Alors que François Truffaut laissait Antoine Doinel face à son avenir après Les Quatre Cents Coups, un habitué de la chanson allait endosser un premier rôle dans le second long-métrage du jeune réalisateur, Tirez sur le pianiste.
A cette occasion, Truffaut ne dépayse pas trop Charles Aznavour, puisqu’il campe le rôle d’un musicien, un pianiste plus précisément, qui joue régulièrement dans un bar. On ne sait pas encore exactement d’où il vient, ou ce qu’il a mené ici, mais c’est bien tout l’objet de l’intrigue de Tirez sur le pianiste, qui va, peu à peu, dresser le portrait de cet artiste connu, devenu anonyme et, surtout, seul. En apparence, Tirez sur le pianiste se présente comme un film policier, avec, notamment, le frère de Charlie (campé par Albert Rémy, qui jouait le père d’Antoine dans Les Quatre Cents Coups) en pleins démêlés avec deux individus mystérieux qui cherchent à lui faire rendre des comptes. Mais, si cette intrigue policière court tout au long du film et participe activement à sa construction, elle sert surtout de prétexte à l’approche du vrai sujet du film : l’amour.

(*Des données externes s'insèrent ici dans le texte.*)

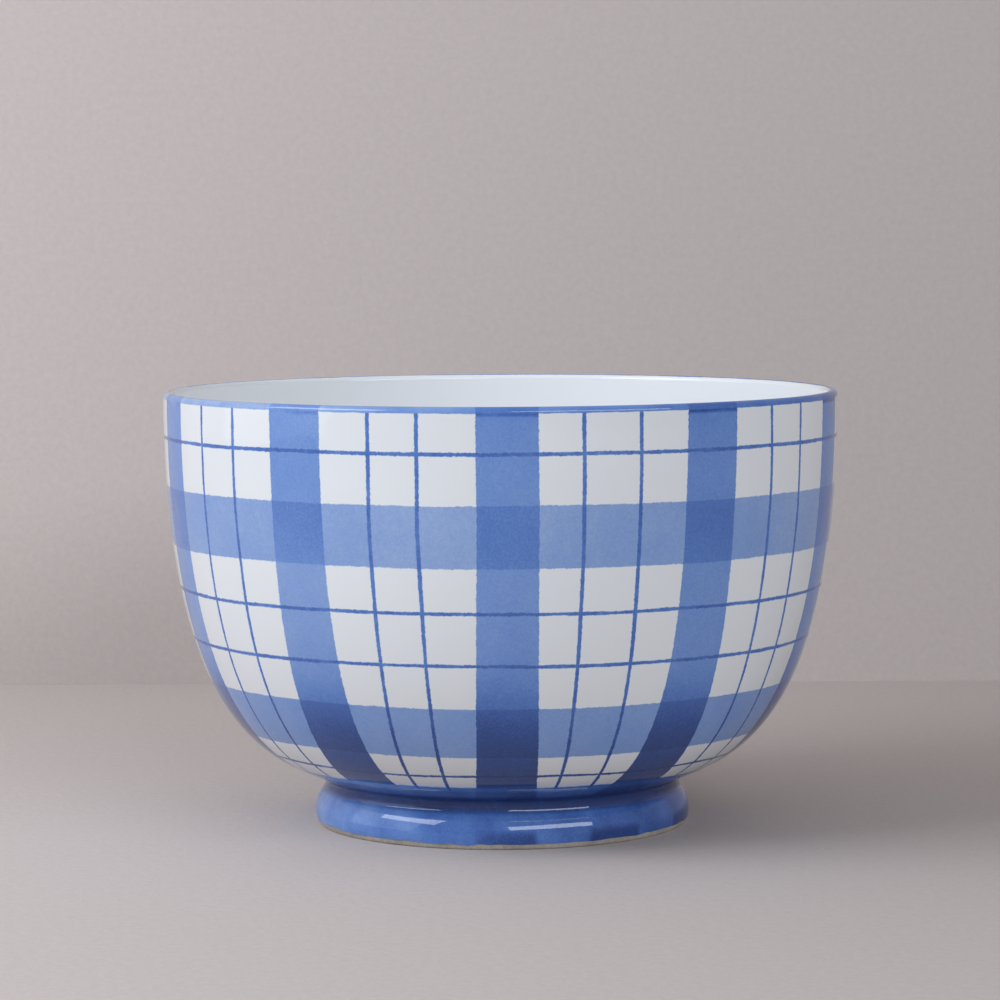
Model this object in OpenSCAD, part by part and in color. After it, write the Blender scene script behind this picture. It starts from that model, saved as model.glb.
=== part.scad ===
// Deep footed stoneware bowl: a thrown body, a foot ring luted on with slip, and its coats of glaze.
// Millimetres, +Z up. The origin is on the axis, in the plane that the foot stands on.

/* [Bowl] */
// Width across the lip
bowl_w = 240; // [220:2:260]
// Height from the standing face to the top of the lip
bowl_h = 154.8; // [144:0.4:166]
// Thickness of the wall, glazes included
wall_t = 4.6; // [3.8:0.1:6]
// Thickness of the lip, glazes included
lip_t = 3.6; // [3:0.1:4.6]
// Height of the floor inside, on the axis
floor_h = 19; // [18:0.5:22]
// Pull of the lower end of the wall's curve, which fills out the belly
belly_pull = 34; // [28:1:42]
// Pull of the upper end of the wall's curve, which keeps the side upright
side_pull = 74; // [60:1:84]

/* [Foot] */
// Width across the foot at its widest line
foot_w = 134.4; // [130:0.4:140]
// Width across the neck, between the foot and the bowl
neck_w = 127.4; // [124:0.2:129]
// Height of the foot's widest line
foot_mid_h = 4.4; // [4:0.2:5]
// Radius of the foot's rounded side
foot_side_r = 12; // [11.5:0.5:14]
// Radius of the hollow at the neck
neck_r = 3.4; // [2.4:0.1:4.4]
// Width across the recess inside the foot
recess_w = 114; // [108:0.5:115]
// Height of the recess under the floor
recess_h = 11.2; // [9.6:0.2:11.6]
// Width across the line where the underside turns up into the wall
under_w = 150; // [146:0.4:154]
// Slope of the underside, in degrees
under_slope = 24; // [22:0.5:26]

/* [Glaze] */
// Thickness of each coat of glaze
glaze_t = 0.3; // [0.2:0.05:0.5]
// Height of the bare clay left at the bottom of the foot
bare_h = 2; // [1:0.1:3]
// How far over the lip the inner glaze runs, in degrees from the outside
lip_edge = 45; // [20:5:80]

/* [Seam] */
// Thickness of the slip between the foot ring and the bowl
slip_t = 0.4; // [0.3:0.05:0.8]
// Radius of the slip's inner fillet
inner_fillet_r = 3; // [2:0.1:4]

/* [Hidden] */
$fn = 96;
wall_steps = 28; // pieces that the wall's curve is cut into
floor_steps = 12; // pieces that the floor's curve is cut into
arc_step = 7.5; // degrees of arc between two points
floor_t = wall_t + 1; // the wall thickens where it runs into the floor
base_round = 1; // radius of the foot's two bottom edges
seat_inset = 1.4; // how far the slip's two fillets reach in over the foot ring

// The foot's side is a round that runs into the hollow of the neck, which runs into the underside.
side_c = [foot_w / 2 - foot_side_r, foot_mid_h];
neck_dr = neck_w / 2 + neck_r - side_c[0];
neck_c = side_c + [neck_dr, sqrt(pow(foot_side_r + neck_r, 2) - pow(neck_dr, 2))];
side_top = atan2(neck_c[1] - side_c[1], neck_c[0] - side_c[0]); // where round and hollow meet
under_dir = [cos(under_slope), sin(under_slope)];
under_in = [-sin(under_slope), cos(under_slope)]; // from the underside into the clay
under_p = neck_c + neck_r * under_in; // where the hollow touches the underside
wall_foot = under_p + under_dir * (under_w / 2 - under_p[0]) / under_dir[0];

// Inside the foot, the underside runs down to a flat recess.
recess_p = under_p - under_dir * (under_p[1] - recess_h) / under_dir[1];
fillet_r = recess_w / 2 - inner_fillet_r;
fillet_c = [fillet_r, under_z(fillet_r) - inner_fillet_r / cos(under_slope)];

// One curve draws the wall from the underside to the lip, and one draws the floor.
lip_c = [(bowl_w - lip_t) / 2, bowl_h - lip_t / 2];
wall_curve = [wall_foot, wall_foot + belly_pull * under_dir,
    [bowl_w / 2, lip_c[1] - side_pull], [bowl_w / 2, lip_c[1]]];
floor_edge = wall_foot + floor_t * under_in;
floor_curve = [[0, floor_h], [floor_edge[0] * 0.5, floor_h],
    floor_edge - 0.24 * floor_edge[0] * under_dir, floor_edge];

function under_z(r) = under_p[1] + (r - under_p[0]) * tan(under_slope);
function curve(p, t) = pow(1 - t, 3) * p[0] + 3 * pow(1 - t, 2) * t * p[1]
    + 3 * (1 - t) * t * t * p[2] + pow(t, 3) * p[3];
function curve_dir(p, t) = pow(1 - t, 2) * (p[1] - p[0]) + 2 * (1 - t) * t * (p[2] - p[1])
    + t * t * (p[3] - p[2]);
function left_of(v) = [-v[1], v[0]] / norm(v);
function beside(p, t, d) = curve(p, t) + d * left_of(curve_dir(p, t));
function thickness(t) = wall_t + (lip_t - wall_t) * pow(t, 4) + (floor_t - wall_t) * pow(1 - t, 4);
function arc(c, r, a, b) = let (n = ceil(abs(b - a) / arc_step))
    [for (i = [0:n]) c + r * [cos(a + (b - a) * i / n), sin(a + (b - a) * i / n)]];

// Lines at a depth d under the finished surface, each drawn from the foot towards the lip.
function wall_out(d) = [for (i = [0:wall_steps]) beside(wall_curve, i / wall_steps, d)];
function wall_in(d) = [for (i = [0:wall_steps]) let (t = i / wall_steps)
    beside(wall_curve, t, thickness(t) - d)];
function floor_line(d) = [for (i = [0:floor_steps]) beside(floor_curve, i / floor_steps, -d)];
function lip(d, a, b) = arc(lip_c, lip_t / 2 - d, a, b);
function neck(d, a, b) = arc(neck_c, neck_r + d, a, b);
function side(d, a, b) = arc(side_c, foot_side_r - d, a, b);
function fillet(d, a, b) = arc(fillet_c, inner_fillet_r + d, a, b);
function recess_edge(d) = [recess_p[0] - d * tan(under_slope / 2), recess_h + d];
function side_angle(d, z) = asin((z - foot_mid_h) / (foot_side_r - d));
function seat(r) = [r, under_z(r) + (glaze_t - slip_t) / cos(under_slope)];
function reversed(v) = [for (i = [len(v) - 1:-1:0]) v[i]];

touch = 90 + under_slope; // where a fillet or the neck touches the underside
inner_r = recess_w / 2 + glaze_t; // inside of the clay ring
seat_out = seat(neck_w / 2 - glaze_t - seat_inset);
seat_in = seat(inner_r + seat_inset);

// The ring's outer bottom edge is a small round inside the round of its side.
edge_r = foot_side_r - glaze_t - base_round;
edge_angle = asin((base_round - foot_mid_h) / edge_r);
edge_c = side_c + edge_r * [cos(edge_angle), sin(edge_angle)];

module turned(outline) {
    rotate_extrude() polygon(outline);
}

// Clay wall and floor, in one thrown piece.
module stoneware_bowl() {
    color([0.80, 0.76, 0.70]) turned(concat(
        [[0, recess_h + glaze_t], recess_edge(glaze_t)], wall_out(glaze_t),
        lip(glaze_t, 0, lip_edge), lip(glaze_t, lip_edge, 180),
        reversed(wall_in(glaze_t)), reversed(floor_line(glaze_t))));
}

// Ring that the bowl stands on, with a bare flat bottom.
module foot_ring() {
    bare_top = side_angle(glaze_t, bare_h);
    color([0.66, 0.62, 0.57]) turned(concat(
        arc(edge_c, base_round, -90, edge_angle), side(glaze_t, edge_angle, bare_top),
        side(glaze_t, bare_top, side_top), neck(glaze_t, side_top + 180, 180),
        [seat_out, seat_in, [inner_r, fillet_c[1]]],
        arc([inner_r + base_round, base_round], base_round, 180, 270)));
}

// Slip squeezed between the ring and the bowl, smoothed into a fillet on both sides.
module slip_seam() {
    color([0.72, 0.67, 0.60]) turned(concat(
        neck(glaze_t, 180, touch), fillet(glaze_t, touch, 0), [seat_in, seat_out]));
}

// White coat over the inside and the top of the lip.
module inner_glaze() {
    color([0.90, 0.92, 0.93]) turned(concat(
        floor_line(glaze_t), wall_in(glaze_t), lip(glaze_t, 180, lip_edge),
        lip(0, lip_edge, 180), reversed(wall_in(0)), reversed(floor_line(0))));
}

// Coat over the painted outside, from the lip down to the underside.
module outer_glaze() {
    color([0.42, 0.53, 0.76]) turned(concat(
        wall_out(0), lip(0, 0, lip_edge), lip(glaze_t, lip_edge, 0), reversed(wall_out(glaze_t))));
}

// Blue coat over the neck and the foot, stopping short of the standing face.
module foot_glaze() {
    color([0.16, 0.25, 0.52]) turned(concat(
        side(0, side_angle(0, bare_h), side_top), neck(0, side_top + 180, touch), [wall_foot],
        [wall_foot + glaze_t * under_in], neck(glaze_t, touch, 180),
        neck(glaze_t, 180, side_top + 180), side(glaze_t, side_top, side_angle(glaze_t, bare_h))));
}

// Coat over the recess inside the foot.
module underside_glaze() {
    color([0.84, 0.85, 0.84]) turned(concat(
        [[0, recess_h], recess_edge(0)], fillet(0, touch, 0),
        [[recess_w / 2, bare_h], [inner_r, bare_h]], fillet(glaze_t, 0, touch),
        [recess_edge(glaze_t), [0, recess_h + glaze_t]]));
}

stoneware_bowl();
foot_ring();
slip_seam();
inner_glaze();
outer_glaze();
foot_glaze();
underside_glaze();
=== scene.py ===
import math
import bpy
from mathutils import Euler, Matrix


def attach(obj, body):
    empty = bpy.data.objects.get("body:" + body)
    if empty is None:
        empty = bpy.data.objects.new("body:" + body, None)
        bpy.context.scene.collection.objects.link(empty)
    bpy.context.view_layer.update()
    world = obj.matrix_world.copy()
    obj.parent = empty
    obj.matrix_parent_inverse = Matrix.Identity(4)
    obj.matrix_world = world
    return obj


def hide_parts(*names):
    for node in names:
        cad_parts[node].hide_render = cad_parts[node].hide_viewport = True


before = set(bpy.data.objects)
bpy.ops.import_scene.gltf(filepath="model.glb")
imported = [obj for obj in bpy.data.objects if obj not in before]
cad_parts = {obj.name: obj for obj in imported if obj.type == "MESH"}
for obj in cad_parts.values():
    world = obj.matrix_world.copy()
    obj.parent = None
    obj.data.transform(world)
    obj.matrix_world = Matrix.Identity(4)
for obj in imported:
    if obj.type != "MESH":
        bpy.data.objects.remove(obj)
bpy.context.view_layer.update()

# The turned body, in metres and degrees.
body = {
    "lipWidth": 0.240,
    "height": 0.1548,
    "wall": 0.0046,
    "wallAtFloor": 0.0056,
    "lipThickness": 0.0036,
    "floorHeight": 0.019,
    "bellyPull": 0.034,  # how far the wall's curve follows the underside's slope
    "sidePull": 0.074,  # how far it comes straight down from the lip
    "floorPulls": (0.5, 0.24),  # the same for the floor's curve, as shares of its radius
    "coat": 0.0003,  # thickness of every glaze
    "lipSeam": 45,  # degrees from the outside where the white coat meets the painted one
    "spinSteps": 288,
}
# The ring that the body stands on, and the slip that joins them.
foot = {
    "width": 0.1344,
    "neckWidth": 0.1274,
    "middle": 0.0044,  # height of the widest line
    "sideRound": 0.012,
    "neckRound": 0.0034,
    "recessWidth": 0.114,
    "recessHeight": 0.0112,
    "underWidth": 0.150,
    "underSlope": 24,
    "bare": 0.0020,  # clay left bare at the bottom
    "hemWave": 0.0011,  # how far the blue coat's lowest edge wanders
    "hemGrain": 0.007,
    "bottomRound": 0.001,
    "innerFillet": 0.003,
    "seatInset": 0.0014,
    "slip": 0.0004,
}


# Every outline is a cut through the axis, as points of (radius, height).
def polar(centre, radius, degrees):
    angle = math.radians(degrees)
    return (centre[0] + radius * math.cos(angle), centre[1] + radius * math.sin(angle))


def along(start, direction, amount):
    return (start[0] + direction[0] * amount, start[1] + direction[1] * amount)


def cubic(pulls, t):
    weights = ((1 - t) ** 3, 3 * t * (1 - t) ** 2, 3 * t * t * (1 - t), t ** 3)
    return tuple(sum(w * p[i] for w, p in zip(weights, pulls)) for i in (0, 1))


def cubicSide(pulls, t):
    weights = ((1 - t) ** 2, 2 * t * (1 - t), t * t)
    steps = [(b[0] - a[0], b[1] - a[1]) for a, b in zip(pulls, pulls[1:])]
    way = tuple(sum(w * s[i] for w, s in zip(weights, steps)) for i in (0, 1))
    size = math.hypot(*way)
    return (-way[1] / size, way[0] / size)


def arcLine(centre, radius, start, end, step=5):
    count = max(1, math.ceil(abs(end - start) / step))
    return [polar(centre, radius, start + (end - start) * i / count) for i in range(count + 1)]


slope = math.radians(foot["underSlope"])
underWay = (math.cos(slope), math.sin(slope))
underIn = (-math.sin(slope), math.cos(slope))
sideCentre = (foot["width"] / 2 - foot["sideRound"], foot["middle"])
neckAcross = foot["neckWidth"] / 2 + foot["neckRound"] - sideCentre[0]
neckUp = math.sqrt((foot["sideRound"] + foot["neckRound"]) ** 2 - neckAcross ** 2)
neckCentre = (sideCentre[0] + neckAcross, sideCentre[1] + neckUp)
sideTop = math.degrees(math.atan2(neckUp, neckAcross))
underTouch = along(neckCentre, underIn, foot["neckRound"])
wallFoot = along(underTouch, underWay, (foot["underWidth"] / 2 - underTouch[0]) / underWay[0])
lipCentre = ((body["lipWidth"] - body["lipThickness"]) / 2, body["height"] - body["lipThickness"] / 2)
wallPulls = [
    wallFoot,
    along(wallFoot, underWay, body["bellyPull"]),
    (body["lipWidth"] / 2, lipCentre[1] - body["sidePull"]),
    (body["lipWidth"] / 2, lipCentre[1]),
]
floorEdge = along(wallFoot, underIn, body["wallAtFloor"])
floorPulls = [
    (0, body["floorHeight"]),
    (floorEdge[0] * body["floorPulls"][0], body["floorHeight"]),
    along(floorEdge, underWay, -body["floorPulls"][1] * floorEdge[0]),
    floorEdge,
]
touch = 90 + foot["underSlope"]  # where a fillet or the neck touches the underside


def underHeight(radius):
    return underTouch[1] + (radius - underTouch[0]) * math.tan(slope)


def wallOut(depth, steps=60):
    ways = [i / steps for i in range(steps + 1)]
    return [along(cubic(wallPulls, t), cubicSide(wallPulls, t), depth) for t in ways]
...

Car c’est à travers les histoires d’amour du présent et du passé que se développe le portrait de Charlie, mais aussi tout le sens du film lui-même. A l’image des curieuses réactions des « gangsters » et de leurs relations vis-à-vis de Charlie et de Léna qui prennent sans cesse le contre-pied de nos attentes, le spectateur comprend que Charlie n’est pas plus en cavale par rapport aux criminels, que par rapport à l’amour lui-même. Sa timidité le ronge, et lui a déjà souvent valu de passer à côté de ce qu’il désirait, comme lui fait comprendre la voix qui émane de sa conscience. Une voix qui n’est pas celle de Charles Aznavour, comme si sa conscience était une entité à part entière, s’adressant à lui, et faisait comprendre au spectateur que Charlie est toujours en proie à l’incertitude, à ses doutes, et agit presque systématiquement d’une autre manière que celle que sa conscience lui indique de suivre.
Cette intervention de la voix-off est un procédé assez récurrent chez Truffaut, qui lui permet ici de soustraire la parole aux actes, qui deviennent plus éloquents. La gestuelle, l’attitude et les expressions deviennent les principaux moyens de communication, ce qui est, finalement, normal et judicieux lorsqu’il s’agit de parler de sentiments. Des sentiments difficilement contrôlables, ébranlant tous ces hommes, aussi fascinés qu’envoûtés par ces femmes, qui sont au cœur des enjeux et des convoitises, se présentant comme des sources d’espoir et de bonheur, mais qui provoquent, parallèlement, la peur et un inéluctable sentiment d’incertitude. On ne sait comment les approcher, comment leur plaire ni leur déplaire, et c’est ce qui unit et confronte tous les hommes qui interviennent dans ce film.
Tirez sur le pianiste mélange polar, film noir et film de gangsters, mais comme toujours chez Truffaut, le vrai sujet, c’est l’amour. Volage, triste, fougueux, timide, désabusé, animal, il se mue sans cesse et se matérialise différemment à travers ces différents portraits de femmes. Pas d’envolées lyriques pour Truffaut, qui reste dans la sobriété, mais toujours pertinent, conférant beaucoup d’authenticité à cette histoire et à ces personnages. La douceur des sentiments finit souvent écrasée par la vigueur des passions, et pendant ce temps, l’amour court toujours, laissant derrière lui toutes ces âmes errantes, et le piano continue de jouer.